Mottley told Barbadians that her Cabinet had also agreed to ensure that dislocated workers would go home with their payments in hand.

“None of us would feel good, having to go home without knowing where money is coming from and who is going to help us tomorrow, or to come back next week or next month begging for money. We have to do this properly,” Mottley said, conceding that the process would not be problem free.

“Will it be seamless and absolutely perfect? Probably not. I have been around long enough to know that mistakes are made, but what is important is that if mistakes are made and they are brought to our attention, that we correct them as soon as possible.”

But she told the nation that the government would be establishing a household mitigation unit to assist the retrenched workers.

“I will have five persons, who will interact with all those who are being laid off, to make sure there is a minimal standard of living, below which no one in this country will fall,” Mottley said, adding that the government would also be partnering with the private sector, civil society, particularly the church, to ensure minimal fallout.

Mottley claimed that the affected workers would be given priority, when the government rolls out a project to digitize its vast records in January, among other things.

“We are in discussion with the international financial community to finance the project…. With respect to those, who will be laid off from the Ministry of Public Works, equally we have recognized that those who are participating in government’s BDS$100 million road program will need to be able to hire persons, within the next few months, to be able to participate in that… activity, which will last us for the next few years,” she said.

Mottley said that as part of her administration’s attempt to modernize the public service, workers would receive option forms “asking persons to indicate what is their passion, what is their wish, would they like to be retrained in a particular area, if they want access to a quarter acre of land and if they want us to help them establish a greenhouse, so that they can get in to some kind of farming. Are they interested in livestock farming”?

She said another initiative would be the amendment to the laws, to establish what it calls an affirmative action program, to allow for up to 20 percent of the value of government’s goods and services to go to displaced workers.

“Right now, we spend about BDS$400 million a year procuring goods and services; 20 percent of that is BDS$80 million. That is more than four times the cost of the separation package that we will face in the next few weeks for central government, and indeed, it is an amount that can be shared with both existing providers of services or if there are groups of people who have been laid off, who can, for example, come together and want to be able to provide government with services or goods.”

Prime Minister Mottley said a committee, made up of representatives from the social partnership along with members of the public service, would determine who should benefit from the program.

Barbados recently entered into a US$290 million Extended Fund Facility (EFF) with the International Monetary Fund (IMF), and Mottley told the nation that at least 99 percent of the creditors have agreed to back the government’s debt restructuring exercise.
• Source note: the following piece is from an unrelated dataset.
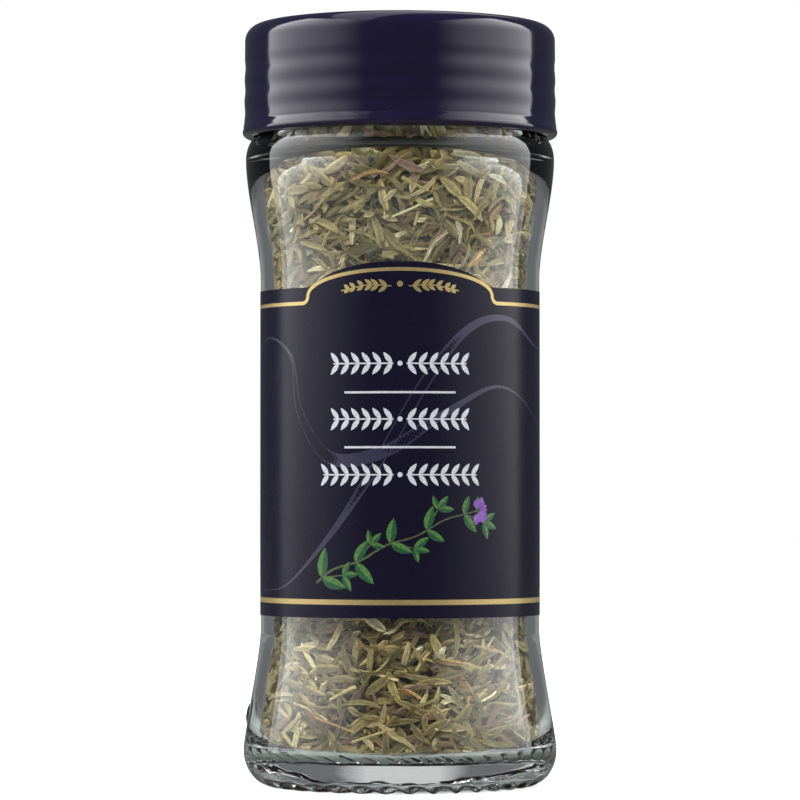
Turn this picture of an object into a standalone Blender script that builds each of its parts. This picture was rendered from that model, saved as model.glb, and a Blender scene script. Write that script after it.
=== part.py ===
"""Closed glass spice jar of dried thyme: glass, screw cap, liner, sifter, wrap label and herb.

Metres, +Z up, origin at the centre of the base. The label's front faces -Y.
"""

import math
import random

import bmesh
import bpy
from mathutils import Euler, Matrix, Vector

MM = 0.001
GAP = 0.3 * MM
SEGMENTS = 48

# The jar's outer heights and radii.
TOTAL_HEIGHT = 108.5 * MM
BASE_INNER_RADIUS = 16.9 * MM
BASE_OUTER_RADIUS = 18.0 * MM
BASE_PUSH_UP = 1.7 * MM
HEEL_RADIUS = 22.3 * MM
HEEL_HEIGHT = 5.0 * MM
PANEL_RADIUS = 19.6 * MM
PANEL_BOTTOM = 22.5 * MM
PANEL_TOP = 74.5 * MM
SHOULDER_RADIUS = 22.0 * MM
SHOULDER_HEIGHT = 88.6 * MM
NECK_RADIUS = 19.5 * MM
NECK_HEIGHT = 92.9 * MM
RIM_HEIGHT = 104.4 * MM

# The glass wall.
WALL = 2.5 * MM
FLOOR = 4.2 * MM
BORE_RADIUS = 16.8 * MM

# The screw thread, cut on the neck and met by the cap.
PITCH = 4.2 * MM
TURNS = 1.25
THREAD_START = 97.0 * MM
RIDGE_ROOT_WIDTH = 1.5 * MM
RIDGE_CREST_WIDTH = 0.7 * MM
GLASS_CREST_RADIUS = 20.45 * MM
CAP_CREST_RADIUS = 19.95 * MM
STEPS_PER_TURN = 40
THREAD_START_ANGLE = math.radians(2.6)

# The cap.
CAP_LIP_RADIUS = 22.5 * MM
CAP_TOP_RADIUS = 22.2 * MM
CAP_CORNER = 2.2 * MM
CAP_BOTTOM = 92.4 * MM
CAP_BORE_RADIUS = 20.95 * MM
CAP_ROOF = 107.1 * MM
RING_HEIGHTS = (95.8 * MM, 99.0 * MM, 102.2 * MM)
RING_DEPTH = 0.2 * MM
RING_WIDTH = 2.0 * MM

# The liner and the sifter.
LINER_RADIUS = 20.4 * MM
LINER_THICKNESS = 0.9 * MM
FLANGE_RADIUS = 18.9 * MM
FLANGE_THICKNESS = 0.9 * MM
SKIRT_HEIGHT = 4.6 * MM
SKIRT_WALL = 1.0 * MM
HOLE_RADIUS = 1.9 * MM
HOLE_RING_RADIUS = 8.5 * MM
HOLES_IN_RING = 6

# The label.
LABEL_THICKNESS = 0.1 * MM
LABEL_BOTTOM = 24.35 * MM
LABEL_TOP = 70.3 * MM
HUMP_HEIGHT = 3.5 * MM
HUMP_HALF_WIDTH = 14.6 * MM
LABEL_COLUMNS = 96

# The herb.
FILL_TOP = 97.2 * MM
LEAF_LENGTH = 5.0 * MM
LEAF_WIDTH = 1.4 * MM
LEAF_THICKNESS = 0.7 * MM
LEAF_LAYERS = 3
LEAF_LAYER_STEP = 1.5 * MM
LEAF_SPACING = 6.0 * MM
LEAVES = 30
STALKS = 6


def remove_old_objects():
    for old in list(bpy.data.objects):
        bpy.data.objects.remove(old, do_unlink=True)


def material(name, colour, roughness, metallic=0.0, alpha=1.0):
    made = bpy.data.materials.new(name)
    made.use_nodes = True
    shader = made.node_tree.nodes["Principled BSDF"]
    shader.inputs["Base Color"].default_value = (*colour, 1.0)
    shader.inputs["Roughness"].default_value = roughness
    shader.inputs["Metallic"].default_value = metallic
    shader.inputs["Alpha"].default_value = alpha
    made.diffuse_color = (*colour, alpha)
    return made


def add_object(name, bm, finish):
    """Turns a bmesh into a named object with outward faces and smooth round sides."""
    bmesh.ops.recalc_face_normals(bm, faces=bm.faces)
    mesh = bpy.data.meshes.new(name)
    bm.to_mesh(mesh)
    bm.free()
    mesh.shade_smooth()
    mesh.set_sharp_from_angle(angle=math.radians(30))
    mesh.materials.append(finish)
    made = bpy.data.objects.new(name, mesh)
    bpy.context.scene.collection.objects.link(made)
    return made


def arc(centre, radii, start, end, steps):
    """Points (radius, height) along an ellipse's arc, angles in degrees from the +radius direction."""
    points = []
    for step in range(steps + 1):
        angle = math.radians(start + (end - start) * step / steps)
        points.append((centre[0] + radii[0] * math.cos(angle), centre[1] + radii[1] * math.sin(angle)))
    return points


def upright_curve(low, high, low_handle, high_handle, steps):
    """A Bezier curve that leaves low and meets high straight up, as (radius, height) points."""
    ends = [Vector(low), Vector((low[0], low[1] + low_handle))]
    ends += [Vector((high[0], high[1] - high_handle)), Vector(high)]
    points = []
    for step in range(steps + 1):
        t = step / steps
        weights = ((1 - t) ** 3, 3 * (1 - t) ** 2 * t, 3 * (1 - t) * t**2, t**3)
        points.append(tuple(sum((w * p for w, p in zip(weights, ends)), Vector((0.0, 0.0)))))
    return points


def turned(outline, segments=SEGMENTS, closed=False):
    """A bmesh turned about Z from (radius, height) points. An open outline starts and ends on the axis."""
    bm = bmesh.new()
    verts = [bm.verts.new((radius, 0.0, height)) for radius, height in outline]
    edges = [bm.edges.new(pair) for pair in zip(verts, verts[1:])]
    if closed:
        edges.append(bm.edges.new((verts[-1], verts[0])))
    bmesh.ops.spin(
        bm,
        geom=verts + edges,
        cent=(0.0, 0.0, 0.0),
        axis=(0.0, 0.0, 1.0),
        angle=2 * math.pi,
        steps=segments,
        use_merge=True,
    )
    bmesh.ops.remove_doubles(bm, verts=bm.verts, dist=0.001 * MM)
    return bm


def boolean(made, cutter, operation):
    """Adds a Boolean to an object and hides its cutter."""
    modifier = made.modifiers.new(cutter.name, "BOOLEAN")
    modifier.operation = operation
    modifier.solver = "EXACT"
    modifier.object = cutter
    cutter.hide_render = True
    cutter.display_type = "WIRE"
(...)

“I am happy to report, that in respect to that debt exchange, which involved 115 percent of our national income or the equivalent of BDS$1.9 billion in domestic debt and arrears, that we have had the extraordinary performance of 99 percent of those who tendered, voting yes for the domestic debt exchange.

“And I am told that 99 percent of those, who tendered, represents more than 90 percent of those eligible to vote,” she said in her address, adding “I thank you, on behalf of this country, for that vote of confidence in our future”.

The Prime Minister said the approval paved the way for the government to address the concerns of the island’s pensioners, scores of whom have publicly complained that they were relying on their investments for retirement income and would now be forced to live on reduced incomes.

“And I will provide the specifics on those, as soon as we can, because we understand the nervousness that many still have,” Mottley assured.

She said that negotiations would also continue with external debt creditors, this week, and promised to provide a further update in due course.

“Once this is behind us, we will be in a position to advise the country, what will be the savings, both in interest and in terms of principal, that will allow us to move forward with certainty,” she said in her broadcast.